**What you have to do:** Copy exactly the lines of the material below that run from the one containing "0.84), 0.3, 1.0)" through the one containing "for node in". Copy no other lines.

(Entries with model source code)
----
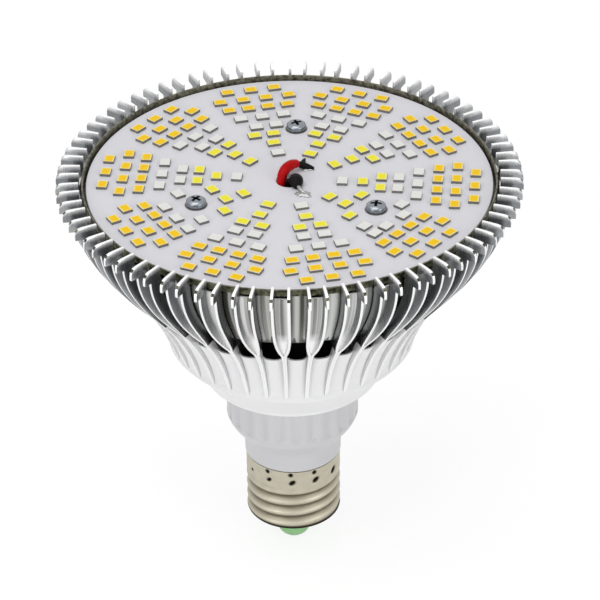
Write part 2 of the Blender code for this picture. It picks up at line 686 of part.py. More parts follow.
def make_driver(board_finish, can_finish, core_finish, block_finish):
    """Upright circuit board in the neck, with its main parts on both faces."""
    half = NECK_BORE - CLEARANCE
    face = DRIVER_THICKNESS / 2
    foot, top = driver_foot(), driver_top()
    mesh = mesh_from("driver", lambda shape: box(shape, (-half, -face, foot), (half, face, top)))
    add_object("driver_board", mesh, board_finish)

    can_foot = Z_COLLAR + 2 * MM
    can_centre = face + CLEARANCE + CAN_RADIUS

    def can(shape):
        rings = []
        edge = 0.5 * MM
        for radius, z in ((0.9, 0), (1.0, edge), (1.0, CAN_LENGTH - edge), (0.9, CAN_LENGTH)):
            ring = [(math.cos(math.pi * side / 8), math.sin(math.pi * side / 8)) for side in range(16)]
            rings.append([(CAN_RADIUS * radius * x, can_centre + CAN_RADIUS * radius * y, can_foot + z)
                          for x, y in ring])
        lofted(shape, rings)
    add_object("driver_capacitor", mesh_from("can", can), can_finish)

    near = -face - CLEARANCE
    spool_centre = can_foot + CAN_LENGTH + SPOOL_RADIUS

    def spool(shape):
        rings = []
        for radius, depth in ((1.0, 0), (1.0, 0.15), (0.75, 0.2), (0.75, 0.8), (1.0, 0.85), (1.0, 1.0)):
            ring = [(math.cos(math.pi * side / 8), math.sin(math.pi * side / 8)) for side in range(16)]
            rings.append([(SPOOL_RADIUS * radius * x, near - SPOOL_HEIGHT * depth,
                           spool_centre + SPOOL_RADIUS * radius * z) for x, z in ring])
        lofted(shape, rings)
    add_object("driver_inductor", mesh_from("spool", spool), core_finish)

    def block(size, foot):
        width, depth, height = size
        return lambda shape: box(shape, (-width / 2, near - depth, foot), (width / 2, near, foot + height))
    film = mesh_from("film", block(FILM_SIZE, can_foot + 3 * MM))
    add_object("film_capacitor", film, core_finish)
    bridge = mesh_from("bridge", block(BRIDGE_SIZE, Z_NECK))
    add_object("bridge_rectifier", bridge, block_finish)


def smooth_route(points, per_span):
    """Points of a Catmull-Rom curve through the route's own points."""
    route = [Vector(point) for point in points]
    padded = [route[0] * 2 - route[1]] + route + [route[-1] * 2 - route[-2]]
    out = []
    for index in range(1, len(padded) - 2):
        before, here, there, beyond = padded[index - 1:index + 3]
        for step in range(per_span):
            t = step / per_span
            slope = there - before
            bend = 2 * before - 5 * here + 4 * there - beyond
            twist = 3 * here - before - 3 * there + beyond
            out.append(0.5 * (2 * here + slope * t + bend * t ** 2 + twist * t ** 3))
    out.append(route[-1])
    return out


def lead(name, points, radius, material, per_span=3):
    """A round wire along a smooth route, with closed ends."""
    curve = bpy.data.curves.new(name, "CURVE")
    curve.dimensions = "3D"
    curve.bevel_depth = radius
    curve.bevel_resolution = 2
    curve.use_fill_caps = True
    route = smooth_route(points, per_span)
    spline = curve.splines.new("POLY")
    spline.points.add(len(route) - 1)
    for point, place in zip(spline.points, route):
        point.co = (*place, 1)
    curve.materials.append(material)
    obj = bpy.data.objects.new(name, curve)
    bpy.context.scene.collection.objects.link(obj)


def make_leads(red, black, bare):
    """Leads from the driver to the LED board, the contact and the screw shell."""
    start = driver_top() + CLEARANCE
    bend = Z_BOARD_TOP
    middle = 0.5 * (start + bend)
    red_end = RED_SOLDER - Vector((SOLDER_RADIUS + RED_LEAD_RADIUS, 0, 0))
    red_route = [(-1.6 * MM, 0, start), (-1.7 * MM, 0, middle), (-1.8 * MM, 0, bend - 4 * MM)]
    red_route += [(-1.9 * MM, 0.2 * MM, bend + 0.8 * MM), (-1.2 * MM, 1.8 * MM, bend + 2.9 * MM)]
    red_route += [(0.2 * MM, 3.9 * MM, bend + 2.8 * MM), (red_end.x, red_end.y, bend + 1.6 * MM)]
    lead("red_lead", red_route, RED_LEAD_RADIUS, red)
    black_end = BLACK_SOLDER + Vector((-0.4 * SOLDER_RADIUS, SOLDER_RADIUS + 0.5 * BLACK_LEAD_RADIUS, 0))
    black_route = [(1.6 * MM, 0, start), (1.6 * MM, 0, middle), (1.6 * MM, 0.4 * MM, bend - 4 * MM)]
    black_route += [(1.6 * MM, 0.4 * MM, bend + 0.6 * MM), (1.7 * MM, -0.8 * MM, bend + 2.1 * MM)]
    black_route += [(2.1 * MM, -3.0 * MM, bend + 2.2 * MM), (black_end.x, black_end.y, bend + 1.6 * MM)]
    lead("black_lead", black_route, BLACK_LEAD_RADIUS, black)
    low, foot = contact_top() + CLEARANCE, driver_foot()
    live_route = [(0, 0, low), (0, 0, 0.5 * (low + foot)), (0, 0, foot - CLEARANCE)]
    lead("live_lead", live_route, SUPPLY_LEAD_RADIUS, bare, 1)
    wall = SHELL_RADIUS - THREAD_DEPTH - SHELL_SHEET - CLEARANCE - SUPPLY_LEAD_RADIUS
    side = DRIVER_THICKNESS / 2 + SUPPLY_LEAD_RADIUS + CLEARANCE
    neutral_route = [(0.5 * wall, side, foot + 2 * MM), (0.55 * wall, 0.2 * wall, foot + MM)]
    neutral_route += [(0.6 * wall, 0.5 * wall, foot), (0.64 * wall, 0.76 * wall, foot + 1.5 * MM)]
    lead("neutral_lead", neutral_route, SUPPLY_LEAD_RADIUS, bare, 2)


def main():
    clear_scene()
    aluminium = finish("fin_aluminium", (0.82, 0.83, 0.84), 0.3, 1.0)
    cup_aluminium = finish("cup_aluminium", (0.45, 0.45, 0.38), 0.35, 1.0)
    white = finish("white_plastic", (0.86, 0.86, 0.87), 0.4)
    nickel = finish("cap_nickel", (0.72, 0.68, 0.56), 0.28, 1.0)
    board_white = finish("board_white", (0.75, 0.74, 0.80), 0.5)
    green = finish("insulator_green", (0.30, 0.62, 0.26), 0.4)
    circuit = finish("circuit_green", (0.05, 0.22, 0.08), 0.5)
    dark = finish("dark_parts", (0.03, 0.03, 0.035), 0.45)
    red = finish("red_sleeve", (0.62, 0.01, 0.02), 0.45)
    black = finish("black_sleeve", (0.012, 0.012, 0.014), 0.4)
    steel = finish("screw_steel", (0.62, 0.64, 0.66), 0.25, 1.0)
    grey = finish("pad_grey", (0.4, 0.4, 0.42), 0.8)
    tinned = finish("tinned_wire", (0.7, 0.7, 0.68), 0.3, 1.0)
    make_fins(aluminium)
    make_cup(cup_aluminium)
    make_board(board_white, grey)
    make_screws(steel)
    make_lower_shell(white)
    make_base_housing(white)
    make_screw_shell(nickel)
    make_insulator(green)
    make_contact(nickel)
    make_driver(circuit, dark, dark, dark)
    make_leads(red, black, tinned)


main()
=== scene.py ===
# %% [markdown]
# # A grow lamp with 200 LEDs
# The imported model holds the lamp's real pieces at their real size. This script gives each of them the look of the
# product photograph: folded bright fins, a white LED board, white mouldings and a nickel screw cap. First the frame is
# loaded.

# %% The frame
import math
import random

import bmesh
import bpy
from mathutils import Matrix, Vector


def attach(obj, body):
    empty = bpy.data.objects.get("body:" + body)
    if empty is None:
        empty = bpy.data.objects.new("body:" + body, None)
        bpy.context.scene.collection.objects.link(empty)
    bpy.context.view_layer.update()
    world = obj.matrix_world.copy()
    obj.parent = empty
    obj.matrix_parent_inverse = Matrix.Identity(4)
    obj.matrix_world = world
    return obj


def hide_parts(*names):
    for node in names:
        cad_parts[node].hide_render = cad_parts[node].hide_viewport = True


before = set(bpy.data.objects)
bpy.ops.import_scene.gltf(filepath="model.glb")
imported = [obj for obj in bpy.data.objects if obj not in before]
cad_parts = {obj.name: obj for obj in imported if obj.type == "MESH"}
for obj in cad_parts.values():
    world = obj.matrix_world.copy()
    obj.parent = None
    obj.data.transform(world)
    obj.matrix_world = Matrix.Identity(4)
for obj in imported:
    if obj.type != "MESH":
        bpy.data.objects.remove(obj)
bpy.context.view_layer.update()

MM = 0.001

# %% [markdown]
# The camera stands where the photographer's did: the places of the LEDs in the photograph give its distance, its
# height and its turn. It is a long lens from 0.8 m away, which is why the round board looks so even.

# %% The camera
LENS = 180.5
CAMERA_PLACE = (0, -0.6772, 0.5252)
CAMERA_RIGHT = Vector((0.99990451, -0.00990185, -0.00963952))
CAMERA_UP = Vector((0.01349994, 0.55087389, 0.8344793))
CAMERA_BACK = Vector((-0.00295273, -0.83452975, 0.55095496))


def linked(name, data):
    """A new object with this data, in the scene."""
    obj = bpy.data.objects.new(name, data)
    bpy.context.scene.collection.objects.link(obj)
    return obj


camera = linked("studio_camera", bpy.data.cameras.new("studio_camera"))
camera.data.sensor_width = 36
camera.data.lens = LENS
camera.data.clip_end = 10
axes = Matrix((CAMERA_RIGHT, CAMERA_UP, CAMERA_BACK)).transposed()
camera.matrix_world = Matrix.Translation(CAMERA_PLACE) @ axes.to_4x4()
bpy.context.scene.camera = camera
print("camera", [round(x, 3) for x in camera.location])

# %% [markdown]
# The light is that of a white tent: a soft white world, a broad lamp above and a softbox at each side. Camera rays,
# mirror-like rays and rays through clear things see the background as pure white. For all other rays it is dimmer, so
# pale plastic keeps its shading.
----
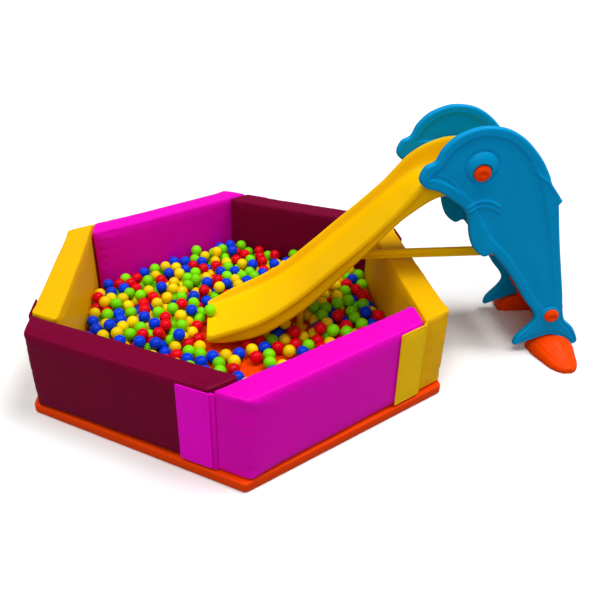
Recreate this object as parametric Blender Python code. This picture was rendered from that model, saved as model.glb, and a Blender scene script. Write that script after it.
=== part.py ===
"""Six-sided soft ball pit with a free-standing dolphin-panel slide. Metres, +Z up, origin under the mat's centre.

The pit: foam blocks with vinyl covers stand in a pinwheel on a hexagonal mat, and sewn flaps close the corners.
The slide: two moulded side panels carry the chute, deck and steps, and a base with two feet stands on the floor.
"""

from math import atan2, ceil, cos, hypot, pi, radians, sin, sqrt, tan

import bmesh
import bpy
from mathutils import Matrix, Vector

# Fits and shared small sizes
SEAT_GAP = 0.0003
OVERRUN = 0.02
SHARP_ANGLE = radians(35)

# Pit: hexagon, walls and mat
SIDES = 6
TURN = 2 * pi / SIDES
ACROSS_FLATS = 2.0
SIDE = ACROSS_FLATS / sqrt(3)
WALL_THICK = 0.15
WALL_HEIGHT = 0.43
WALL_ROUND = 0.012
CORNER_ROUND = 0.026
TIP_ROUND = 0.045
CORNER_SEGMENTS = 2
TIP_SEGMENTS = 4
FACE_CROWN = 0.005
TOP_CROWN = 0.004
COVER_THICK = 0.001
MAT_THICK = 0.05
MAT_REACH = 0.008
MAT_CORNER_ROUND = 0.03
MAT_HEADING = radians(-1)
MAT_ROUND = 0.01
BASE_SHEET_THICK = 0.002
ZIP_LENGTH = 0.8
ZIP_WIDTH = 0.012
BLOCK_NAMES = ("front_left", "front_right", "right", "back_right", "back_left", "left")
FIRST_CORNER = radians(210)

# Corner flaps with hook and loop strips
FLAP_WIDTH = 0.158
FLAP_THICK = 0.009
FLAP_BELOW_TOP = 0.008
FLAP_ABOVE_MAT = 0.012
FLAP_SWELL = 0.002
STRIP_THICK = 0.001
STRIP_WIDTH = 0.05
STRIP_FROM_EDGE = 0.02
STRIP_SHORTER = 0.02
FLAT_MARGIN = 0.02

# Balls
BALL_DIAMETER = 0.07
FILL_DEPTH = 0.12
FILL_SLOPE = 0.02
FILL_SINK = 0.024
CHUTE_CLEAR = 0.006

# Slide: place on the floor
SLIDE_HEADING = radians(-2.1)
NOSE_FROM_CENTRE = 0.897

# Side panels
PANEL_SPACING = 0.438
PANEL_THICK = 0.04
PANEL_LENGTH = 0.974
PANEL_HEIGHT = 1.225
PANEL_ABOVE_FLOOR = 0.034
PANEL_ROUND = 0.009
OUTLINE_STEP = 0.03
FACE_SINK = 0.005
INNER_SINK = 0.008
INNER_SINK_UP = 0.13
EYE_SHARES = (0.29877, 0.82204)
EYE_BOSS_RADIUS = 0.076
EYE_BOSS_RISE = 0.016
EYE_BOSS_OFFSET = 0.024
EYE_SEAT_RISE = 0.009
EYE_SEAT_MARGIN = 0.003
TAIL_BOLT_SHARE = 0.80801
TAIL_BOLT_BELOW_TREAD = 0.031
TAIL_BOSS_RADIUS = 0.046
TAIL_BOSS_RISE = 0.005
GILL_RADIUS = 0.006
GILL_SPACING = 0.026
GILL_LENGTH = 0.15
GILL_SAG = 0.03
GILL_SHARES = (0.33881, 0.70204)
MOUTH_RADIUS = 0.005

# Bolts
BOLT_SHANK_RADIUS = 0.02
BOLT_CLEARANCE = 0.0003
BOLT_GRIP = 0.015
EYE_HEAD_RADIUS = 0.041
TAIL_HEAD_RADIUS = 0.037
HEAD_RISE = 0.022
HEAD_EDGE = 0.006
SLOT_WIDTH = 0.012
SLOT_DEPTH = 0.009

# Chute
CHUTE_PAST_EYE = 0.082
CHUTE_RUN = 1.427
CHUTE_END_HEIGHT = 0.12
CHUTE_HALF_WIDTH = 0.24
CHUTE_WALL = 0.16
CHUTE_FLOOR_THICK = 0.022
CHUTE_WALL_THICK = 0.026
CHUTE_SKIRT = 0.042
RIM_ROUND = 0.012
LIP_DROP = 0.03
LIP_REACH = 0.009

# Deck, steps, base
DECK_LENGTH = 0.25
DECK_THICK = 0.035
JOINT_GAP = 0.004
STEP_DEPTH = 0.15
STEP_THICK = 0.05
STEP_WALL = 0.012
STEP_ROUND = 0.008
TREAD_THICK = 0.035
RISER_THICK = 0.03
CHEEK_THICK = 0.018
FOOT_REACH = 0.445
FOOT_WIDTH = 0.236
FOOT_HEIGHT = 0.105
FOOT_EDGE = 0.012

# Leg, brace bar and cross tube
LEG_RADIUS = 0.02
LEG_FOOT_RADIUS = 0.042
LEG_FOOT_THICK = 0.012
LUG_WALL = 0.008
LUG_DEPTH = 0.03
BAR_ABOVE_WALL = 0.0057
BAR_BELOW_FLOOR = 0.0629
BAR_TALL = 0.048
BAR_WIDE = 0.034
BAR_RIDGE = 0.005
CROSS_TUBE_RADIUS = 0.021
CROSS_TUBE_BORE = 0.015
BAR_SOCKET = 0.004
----
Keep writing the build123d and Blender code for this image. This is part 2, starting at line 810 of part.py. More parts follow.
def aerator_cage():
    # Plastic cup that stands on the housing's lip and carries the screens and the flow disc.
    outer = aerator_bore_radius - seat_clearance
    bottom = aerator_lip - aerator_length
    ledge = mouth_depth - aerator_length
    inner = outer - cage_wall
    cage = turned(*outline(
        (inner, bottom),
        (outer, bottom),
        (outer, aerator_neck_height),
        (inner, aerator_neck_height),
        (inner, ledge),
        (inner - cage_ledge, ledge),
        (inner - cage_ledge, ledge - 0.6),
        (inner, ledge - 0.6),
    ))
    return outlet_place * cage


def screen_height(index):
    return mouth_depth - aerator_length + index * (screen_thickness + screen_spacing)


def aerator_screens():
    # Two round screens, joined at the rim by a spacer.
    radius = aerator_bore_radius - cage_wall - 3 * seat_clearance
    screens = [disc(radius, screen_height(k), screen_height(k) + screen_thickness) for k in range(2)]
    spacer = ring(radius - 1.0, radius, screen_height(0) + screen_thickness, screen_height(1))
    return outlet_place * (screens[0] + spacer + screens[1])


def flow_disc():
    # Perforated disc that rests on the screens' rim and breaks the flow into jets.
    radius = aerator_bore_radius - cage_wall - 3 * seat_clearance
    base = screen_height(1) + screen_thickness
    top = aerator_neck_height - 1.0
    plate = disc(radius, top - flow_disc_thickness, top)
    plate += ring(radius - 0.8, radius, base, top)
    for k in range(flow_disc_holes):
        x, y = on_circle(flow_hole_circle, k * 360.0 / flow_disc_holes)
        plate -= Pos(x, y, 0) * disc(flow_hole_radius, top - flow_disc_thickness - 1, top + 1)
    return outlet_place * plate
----
**The response:**
    aluminium = finish("fin_aluminium", (0.82, 0.83, 0.84), 0.3, 1.0)
    cup_aluminium = finish("cup_aluminium", (0.45, 0.45, 0.38), 0.35, 1.0)
    white = finish("white_plastic", (0.86, 0.86, 0.87), 0.4)
    nickel = finish("cap_nickel", (0.72, 0.68, 0.56), 0.28, 1.0)
    board_white = finish("board_white", (0.75, 0.74, 0.80), 0.5)
    green = finish("insulator_green", (0.30, 0.62, 0.26), 0.4)
    circuit = finish("circuit_green", (0.05, 0.22, 0.08), 0.5)
    dark = finish("dark_parts", (0.03, 0.03, 0.035), 0.45)
    red = finish("red_sleeve", (0.62, 0.01, 0.02), 0.45)
    black = finish("black_sleeve", (0.012, 0.012, 0.014), 0.4)
    steel = finish("screw_steel", (0.62, 0.64, 0.66), 0.25, 1.0)
    grey = finish("pad_grey", (0.4, 0.4, 0.42), 0.8)
    tinned = finish("tinned_wire", (0.7, 0.7, 0.68), 0.3, 1.0)
    make_fins(aluminium)
    make_cup(cup_aluminium)
    make_board(board_white, grey)
    make_screws(steel)
    make_lower_shell(white)
    make_base_housing(white)
    make_screw_shell(nickel)
    make_insulator(green)
    make_contact(nickel)
    make_driver(circuit, dark, dark, dark)
    make_leads(red, black, tinned)


main()
=== scene.py ===
# %% [markdown]
# # A grow lamp with 200 LEDs
# The imported model holds the lamp's real pieces at their real size. This script gives each of them the look of the
# product photograph: folded bright fins, a white LED board, white mouldings and a nickel screw cap. First the frame is
# loaded.

# %% The frame
import math
import random

import bmesh
import bpy
from mathutils import Matrix, Vector


def attach(obj, body):
    empty = bpy.data.objects.get("body:" + body)
    if empty is None:
        empty = bpy.data.objects.new("body:" + body, None)
        bpy.context.scene.collection.objects.link(empty)
    bpy.context.view_layer.update()
    world = obj.matrix_world.copy()
    obj.parent = empty
    obj.matrix_parent_inverse = Matrix.Identity(4)
    obj.matrix_world = world
    return obj


def hide_parts(*names):
    for node in names:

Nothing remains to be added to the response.